Maine’s temperate climate and relatively consistent season-to-season precipitation rates also offer a baseline level of security that other regions of the country do not have. And while droughts in the past have certainly dried up some blueberry fields, Yarborough said this has everything to do with water distribution, not quantity.

In a paper recently published in the Journal of Environmental Management, University of Maine environmental engineers Avirup Sen Gupta, Shaleen Jain, and Jong-Suk Kim addressed water distribution in Maine in response to climate change. They suggested increasing the scientific basis of the Maine Department of Environmental Protection’s emerging water allocation framework by integrating more paleoclimate data into future risk assessments. Accordingly, they present a new map of relative hydrologic risks throughout Maine contingent with the number and nature of droughts that have occurred over the past millennium.

Such research-based advancements in agricultural management are aplenty in Maine, with close interactions among academic researchers, extension specialists, and farmers. Jemison, who studies nutrient and weed management and promotes double-cropping for soil erosion management, tells farmers, “We need to be more aggressively protecting our resources. If you’ve got your fields covered, and are actively working to protect your resources, then you’ll be in a position of strength regardless of what comes.”

picture of a farmer's market in portland
Portland’s Deering Oaks Park Farmers Market. Photo by Steve Minor.
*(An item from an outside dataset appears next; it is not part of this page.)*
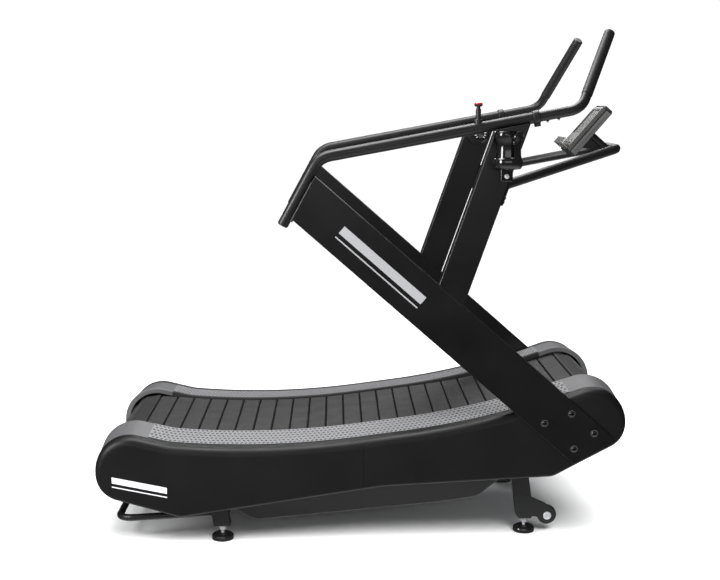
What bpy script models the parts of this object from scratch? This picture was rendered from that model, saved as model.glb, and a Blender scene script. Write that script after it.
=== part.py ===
"""Curved manual treadmill, modelled as separate sub-parts in metres with +Z up.

The machine's front is towards +X and its symmetry plane is the XZ plane of the frame empty.  The user's
right-hand side is the -Y side.  The frame empty is moved so that the world origin is the centre of the
whole machine's footprint, on the floor.
"""
import math

import bmesh
import bpy
from mathutils import Matrix, Vector

# ---------------------------------------------------------------- driving dimensions
GAP = 0.0003                 # clearance kept between pieces that touch
RUN_CLEAR = 0.00009          # radial clearance of a running shaft
TURN_STEPS = 32              # facets of a turned piece

# Plan widths, measured from the symmetry plane
BELT_HALF = 0.235
TREAD_IN = 0.2435
TREAD_OUT = 0.396
COVER_HALF = 0.450
PLATE_IN = 0.262
PLATE_T = 0.006
ARM_Y = 0.431
ARM_T = 0.050
ARM_OUT = ARM_Y + ARM_T / 2
ARM_IN = ARM_Y - ARM_T / 2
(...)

Climate Change Awareness and the Local Food Movement: A Prosperous Future

In May, the Bangor Daily News reported a $4,000 increase in sales this year at the Machias Marketplace, a local buying club, demonstrating marked growth in the local food movement in Washington County (Local food movement growing in Washington County, May 24, 2011, Bangor Daily News). Elsewhere in the state, grocery stores are increasingly stocking locally grown products. Rising Tide Community Market in Damariscotta, Rosemont Market & Bakery in Portland, and Hannaford in Augusta are three of 10 grocers recently recognized by the Maine DEP for voluntarily selling local food products (Maine DEP Certifies Environmental Leader Grocers, May 23, 2011, Maine Department of Environmental Protection website). When I asked a worker at Rosemont Market & Bakery on Congress Street if he thought climate change and sustainability awareness has benefited the local food economy, he answered, without hesitation, “Oh, absolutely.”

Buying food from neighbors decreases the carbon dioxide emissions associated with transcontinental food importation and enjoying tastier and more nutritious foods strengthens Maine communities.
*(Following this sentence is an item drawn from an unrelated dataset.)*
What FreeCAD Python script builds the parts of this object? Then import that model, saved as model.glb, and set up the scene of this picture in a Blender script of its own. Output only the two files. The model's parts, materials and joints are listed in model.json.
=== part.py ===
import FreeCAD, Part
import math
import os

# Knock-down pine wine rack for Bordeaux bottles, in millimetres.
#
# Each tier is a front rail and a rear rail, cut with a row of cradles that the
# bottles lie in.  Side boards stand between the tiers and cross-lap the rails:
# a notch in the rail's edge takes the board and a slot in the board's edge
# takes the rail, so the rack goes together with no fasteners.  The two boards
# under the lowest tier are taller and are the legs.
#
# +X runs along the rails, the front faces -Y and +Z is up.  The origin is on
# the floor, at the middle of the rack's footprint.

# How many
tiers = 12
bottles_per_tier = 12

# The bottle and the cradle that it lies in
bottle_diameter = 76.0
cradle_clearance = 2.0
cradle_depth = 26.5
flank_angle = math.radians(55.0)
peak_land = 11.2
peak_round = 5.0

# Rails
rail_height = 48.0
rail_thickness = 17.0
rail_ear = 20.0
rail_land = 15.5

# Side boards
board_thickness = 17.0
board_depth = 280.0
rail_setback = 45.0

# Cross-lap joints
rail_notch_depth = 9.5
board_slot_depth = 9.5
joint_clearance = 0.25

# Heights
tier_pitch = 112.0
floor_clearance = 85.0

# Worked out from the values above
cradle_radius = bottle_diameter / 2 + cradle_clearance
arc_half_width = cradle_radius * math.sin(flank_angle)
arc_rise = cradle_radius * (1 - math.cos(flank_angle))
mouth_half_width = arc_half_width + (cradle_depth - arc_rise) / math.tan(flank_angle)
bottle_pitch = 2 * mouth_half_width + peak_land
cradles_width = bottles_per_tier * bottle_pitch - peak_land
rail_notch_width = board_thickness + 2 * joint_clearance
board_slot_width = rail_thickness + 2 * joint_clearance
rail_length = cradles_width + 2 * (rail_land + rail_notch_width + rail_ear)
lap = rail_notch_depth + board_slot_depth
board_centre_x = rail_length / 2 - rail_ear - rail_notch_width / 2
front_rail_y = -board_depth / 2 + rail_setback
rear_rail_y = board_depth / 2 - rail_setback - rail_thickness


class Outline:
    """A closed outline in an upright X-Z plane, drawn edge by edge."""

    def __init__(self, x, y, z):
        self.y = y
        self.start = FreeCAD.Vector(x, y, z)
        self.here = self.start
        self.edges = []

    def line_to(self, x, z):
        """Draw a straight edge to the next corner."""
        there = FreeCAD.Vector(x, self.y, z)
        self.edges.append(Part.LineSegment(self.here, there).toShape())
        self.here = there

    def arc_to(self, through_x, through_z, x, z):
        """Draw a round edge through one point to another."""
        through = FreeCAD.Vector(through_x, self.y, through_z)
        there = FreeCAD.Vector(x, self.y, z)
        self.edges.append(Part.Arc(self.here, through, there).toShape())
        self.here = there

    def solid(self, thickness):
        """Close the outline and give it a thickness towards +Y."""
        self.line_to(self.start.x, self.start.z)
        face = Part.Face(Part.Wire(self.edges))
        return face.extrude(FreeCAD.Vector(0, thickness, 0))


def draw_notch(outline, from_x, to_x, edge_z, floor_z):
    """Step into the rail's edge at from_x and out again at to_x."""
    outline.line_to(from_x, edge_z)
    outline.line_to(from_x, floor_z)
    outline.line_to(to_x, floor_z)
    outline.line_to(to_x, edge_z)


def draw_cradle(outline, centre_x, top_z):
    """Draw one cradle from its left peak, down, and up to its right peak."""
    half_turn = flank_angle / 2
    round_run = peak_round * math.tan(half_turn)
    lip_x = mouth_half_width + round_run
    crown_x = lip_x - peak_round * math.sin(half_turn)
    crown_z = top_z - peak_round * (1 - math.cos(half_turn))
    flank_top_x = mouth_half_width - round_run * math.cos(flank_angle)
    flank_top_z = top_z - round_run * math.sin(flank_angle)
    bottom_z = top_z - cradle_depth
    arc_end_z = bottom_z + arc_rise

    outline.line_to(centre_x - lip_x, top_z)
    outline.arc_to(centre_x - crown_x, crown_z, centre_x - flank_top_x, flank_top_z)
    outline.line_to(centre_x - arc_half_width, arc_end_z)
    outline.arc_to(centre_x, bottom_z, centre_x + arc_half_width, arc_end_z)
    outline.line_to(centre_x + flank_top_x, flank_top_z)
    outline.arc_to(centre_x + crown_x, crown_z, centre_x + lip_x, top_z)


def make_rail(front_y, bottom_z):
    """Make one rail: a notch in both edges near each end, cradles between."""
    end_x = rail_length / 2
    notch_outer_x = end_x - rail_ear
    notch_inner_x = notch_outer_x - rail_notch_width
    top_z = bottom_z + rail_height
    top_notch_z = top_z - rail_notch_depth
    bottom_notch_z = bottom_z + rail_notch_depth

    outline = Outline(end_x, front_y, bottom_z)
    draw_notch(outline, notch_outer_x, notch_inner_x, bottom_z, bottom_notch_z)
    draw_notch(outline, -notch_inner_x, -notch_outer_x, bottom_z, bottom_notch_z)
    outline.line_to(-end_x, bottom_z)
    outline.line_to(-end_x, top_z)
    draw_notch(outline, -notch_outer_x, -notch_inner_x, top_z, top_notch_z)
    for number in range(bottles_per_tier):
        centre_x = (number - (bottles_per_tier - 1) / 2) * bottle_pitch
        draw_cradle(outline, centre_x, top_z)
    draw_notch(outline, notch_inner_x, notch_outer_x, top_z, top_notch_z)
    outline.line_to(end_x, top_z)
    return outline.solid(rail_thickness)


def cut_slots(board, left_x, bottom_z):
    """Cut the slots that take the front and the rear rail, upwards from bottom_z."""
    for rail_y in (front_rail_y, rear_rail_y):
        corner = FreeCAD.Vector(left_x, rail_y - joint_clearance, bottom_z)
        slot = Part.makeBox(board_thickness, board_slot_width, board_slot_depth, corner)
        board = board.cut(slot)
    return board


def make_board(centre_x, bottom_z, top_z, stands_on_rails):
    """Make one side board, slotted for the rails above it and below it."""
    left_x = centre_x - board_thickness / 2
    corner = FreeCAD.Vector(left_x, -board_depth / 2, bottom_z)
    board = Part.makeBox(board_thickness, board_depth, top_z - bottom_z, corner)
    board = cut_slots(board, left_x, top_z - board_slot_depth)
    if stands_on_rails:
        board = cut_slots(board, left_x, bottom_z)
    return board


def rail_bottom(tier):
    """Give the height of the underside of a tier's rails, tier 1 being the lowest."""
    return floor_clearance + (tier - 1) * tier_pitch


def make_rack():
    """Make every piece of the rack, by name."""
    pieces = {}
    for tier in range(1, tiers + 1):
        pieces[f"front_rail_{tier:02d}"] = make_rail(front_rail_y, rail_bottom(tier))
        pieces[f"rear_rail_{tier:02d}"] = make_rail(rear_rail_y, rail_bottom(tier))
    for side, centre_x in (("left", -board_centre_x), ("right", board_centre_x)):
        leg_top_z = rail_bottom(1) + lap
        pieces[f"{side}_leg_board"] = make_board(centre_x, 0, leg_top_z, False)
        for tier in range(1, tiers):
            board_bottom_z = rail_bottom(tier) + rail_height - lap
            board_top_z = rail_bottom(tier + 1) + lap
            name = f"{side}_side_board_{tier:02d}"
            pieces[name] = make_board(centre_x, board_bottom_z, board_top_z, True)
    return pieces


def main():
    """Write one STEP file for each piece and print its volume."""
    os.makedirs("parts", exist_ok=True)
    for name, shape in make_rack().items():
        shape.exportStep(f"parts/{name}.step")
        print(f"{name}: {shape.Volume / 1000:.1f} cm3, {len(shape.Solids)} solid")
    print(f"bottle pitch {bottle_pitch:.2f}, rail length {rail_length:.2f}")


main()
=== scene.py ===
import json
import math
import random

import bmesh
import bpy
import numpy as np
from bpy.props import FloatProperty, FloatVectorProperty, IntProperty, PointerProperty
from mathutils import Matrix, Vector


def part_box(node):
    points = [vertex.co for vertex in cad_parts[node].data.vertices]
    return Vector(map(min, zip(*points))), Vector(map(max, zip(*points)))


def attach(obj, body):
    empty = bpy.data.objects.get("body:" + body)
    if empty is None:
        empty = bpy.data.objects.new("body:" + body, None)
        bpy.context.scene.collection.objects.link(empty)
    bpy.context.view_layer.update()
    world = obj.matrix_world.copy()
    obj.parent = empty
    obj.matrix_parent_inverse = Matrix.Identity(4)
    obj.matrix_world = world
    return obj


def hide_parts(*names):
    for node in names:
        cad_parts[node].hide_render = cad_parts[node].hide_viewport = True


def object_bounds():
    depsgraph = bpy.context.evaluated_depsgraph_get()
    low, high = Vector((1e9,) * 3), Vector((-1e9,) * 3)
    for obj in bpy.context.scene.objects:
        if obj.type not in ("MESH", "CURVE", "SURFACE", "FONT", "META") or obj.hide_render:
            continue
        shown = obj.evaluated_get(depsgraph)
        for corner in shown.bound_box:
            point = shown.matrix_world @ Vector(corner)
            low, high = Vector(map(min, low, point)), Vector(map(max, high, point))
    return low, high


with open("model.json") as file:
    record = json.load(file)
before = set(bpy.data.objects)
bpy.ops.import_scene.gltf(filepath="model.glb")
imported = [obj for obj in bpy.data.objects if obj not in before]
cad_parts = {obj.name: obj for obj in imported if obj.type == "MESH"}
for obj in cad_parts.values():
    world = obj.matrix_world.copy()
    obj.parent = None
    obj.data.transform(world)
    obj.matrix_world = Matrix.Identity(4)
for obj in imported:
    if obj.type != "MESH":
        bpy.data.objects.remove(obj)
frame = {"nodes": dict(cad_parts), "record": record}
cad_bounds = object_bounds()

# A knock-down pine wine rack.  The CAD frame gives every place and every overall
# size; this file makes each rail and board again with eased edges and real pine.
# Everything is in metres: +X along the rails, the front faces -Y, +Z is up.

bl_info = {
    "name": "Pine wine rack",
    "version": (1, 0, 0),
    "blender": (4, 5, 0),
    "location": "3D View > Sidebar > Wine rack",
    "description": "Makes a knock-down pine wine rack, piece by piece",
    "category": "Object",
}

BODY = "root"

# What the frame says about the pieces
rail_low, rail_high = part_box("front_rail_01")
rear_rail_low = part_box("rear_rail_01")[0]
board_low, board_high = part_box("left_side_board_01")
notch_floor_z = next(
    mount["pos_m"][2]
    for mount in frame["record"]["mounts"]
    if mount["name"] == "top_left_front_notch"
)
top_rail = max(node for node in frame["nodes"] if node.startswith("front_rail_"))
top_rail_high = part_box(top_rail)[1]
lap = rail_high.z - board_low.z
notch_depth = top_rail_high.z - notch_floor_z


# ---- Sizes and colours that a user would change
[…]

While certainly not trivial, impending changes in climate need not cast a shadow of doom over Maine – change has already illuminated a growing sense of community resourcefulness that is laying the foundation for a prosperous future.


References and Resources

The Arbor Day Foundation. 2006. Differences between 1990 USDA hardiness zones and 2006 arborday.org hardiness zones reflect warmer climate.
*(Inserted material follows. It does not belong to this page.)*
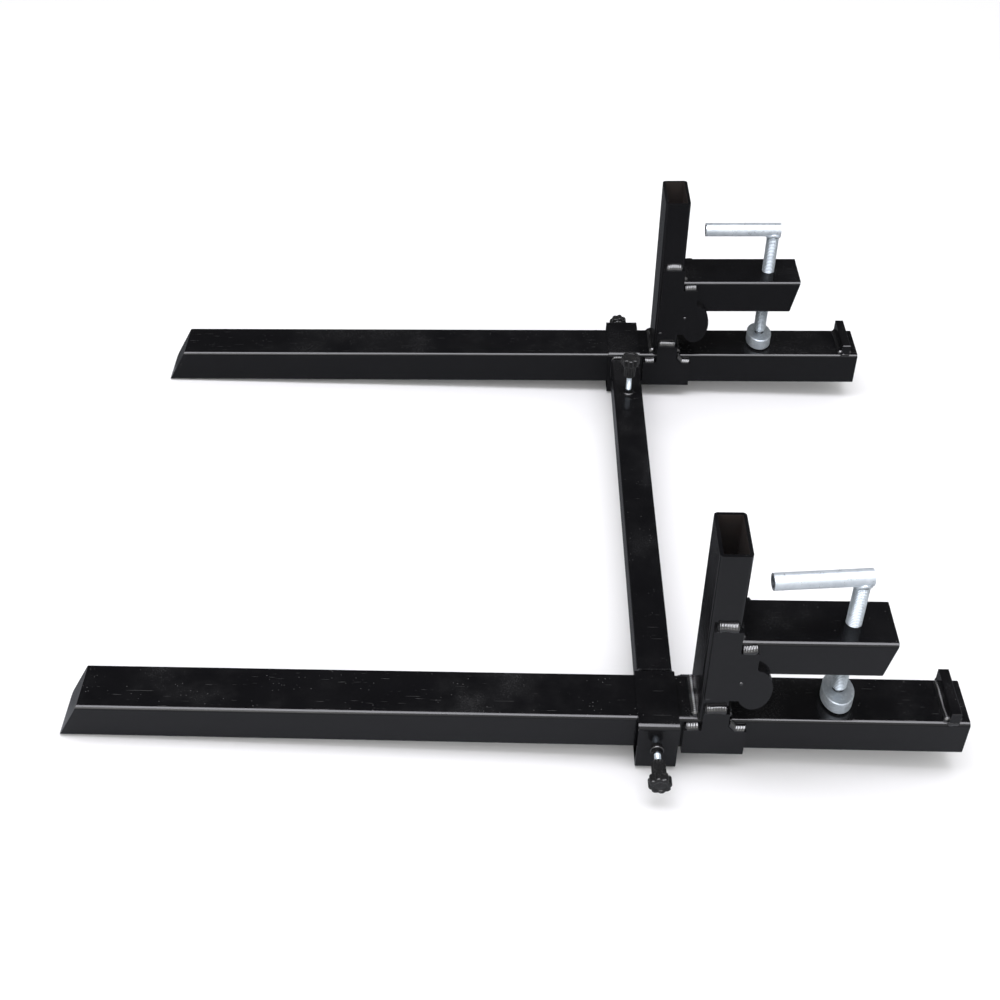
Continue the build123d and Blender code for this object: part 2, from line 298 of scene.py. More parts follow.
# ---------------------------------------------------------------- materials
def black_paint(name, dust, inside=None, wear=1.0):
    """Gloss black enamel: orange peel, dust and scratches on top faces, chipped edges."""
    t = Surface(name)
    up = t.ramp(t.facing.z, span=(0.75, 0.98))
    patches = t.ramp(t.noise(scale=9.0, detail=5.0, rough=0.6), span=(0.42, 0.72))
    grain = t.ramp(t.noise(scale=900.0, detail=2.0, rough=0.6), span=(0.52, 0.74))
    film = t.times(t.times(up, patches), by=dust)
    dusty = t.times(film, t.plus(t.times(grain, by=0.7), 0.3), clamp=True)
    specks = t.ramp(t.cells(scale=190.0), span=(0.16, 0.05))
    speck_areas = t.ramp(t.noise(scale=26.0, detail=2.0), span=(0.50, 0.62))
    speck_amount = t.times(speck_areas, by=0.75 * min(1.0, dust + 0.15))
    specks = t.times(t.times(specks, up), speck_amount, clamp=True)
    streaks = t.noise(scale=60.0, detail=2.0, rough=0.5, stretch=(0.55, 14.0, 14.0))
    scratches = t.ramp(streaks, span=(0.715, 0.75))
    scratches = t.times(scratches, t.times(up, by=0.55 * dust), clamp=True)
    marks = t.larger(t.larger(dusty, specks), scratches)

    color = t.mix(t.noise(scale=35.0), under=(0.0028, 0.0028, 0.0034, 1),
                  over=(0.0045, 0.0045, 0.0055, 1))
    color = t.mix(dusty, color, over=(0.030, 0.030, 0.031, 1))
    color = t.mix(t.larger(specks, scratches), color, over=(0.12, 0.12, 0.12, 1))
    edge = t.edge(radius=0.0012)
    chips = t.times(edge, t.ramp(t.noise(scale=140.0, rough=0.7), span=(0.66, 0.70)))
    chips = t.times(chips, by=wear, clamp=True)
    color = t.mix(t.times(edge, by=0.35), color, over=(0.012, 0.012, 0.014, 1))
    color = t.mix(chips, color, over=(0.20, 0.19, 0.18, 1))
    rough = t.ramp(t.noise(scale=18.0, detail=4.0, rough=0.6), span=(0.3, 0.7), to=(0.13, 0.22))
    rough = t.mix_value(marks, rough, over=0.62)
    rough = t.mix_value(chips, rough, over=0.42)
    if inside is not None:
        inner = inside(t)
        rust = t.mix(t.noise(scale=60.0, detail=5.0, rough=0.65),
                     under=(0.005, 0.004, 0.004, 1), over=(0.030, 0.016, 0.011, 1))
        color = t.mix(inner, color, rust)
        rough = t.mix_value(inner, rough, over=0.72)
    peel = t.bump(t.noise(scale=260.0, detail=2.0, rough=0.45), strength=0.10, distance=0.0006)
    peel = t.bump(t.noise(scale=38.0, detail=2.0, rough=0.5), strength=0.06, distance=0.0012,
                  under=peel)
    peel = t.bump(marks, strength=0.25, distance=0.0003, under=peel)
    return t.finish(Base_Color=color, Roughness=rough, Metallic=t.times(chips, by=0.6),
                    Normal=peel, Specular_IOR_Level=0.42, Coat_Weight=0.25, Coat_Roughness=0.05)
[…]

Cooperative Extension: Maine’s Native Berry. 2011.

Griffin, T. 2009. “Agriculture”. In Jacobson, G.L., I.J. Fernandez, P.A. Mayewski, and C.V. Schmitt (editors). 2009. Maine’s Climate Future: An Initial Assessment (PDF). Orono, ME: University of Maine. pp. 39-42.

Sen Gupta, A., Jain, S., and Kim, J-S. 2011. Past climate, future perspective: An exploratory analysis using climate proxies and drought risk assessment to inform water resources management and policy in Maine, USA. Journal of Environmental Management 92: 941 – 947.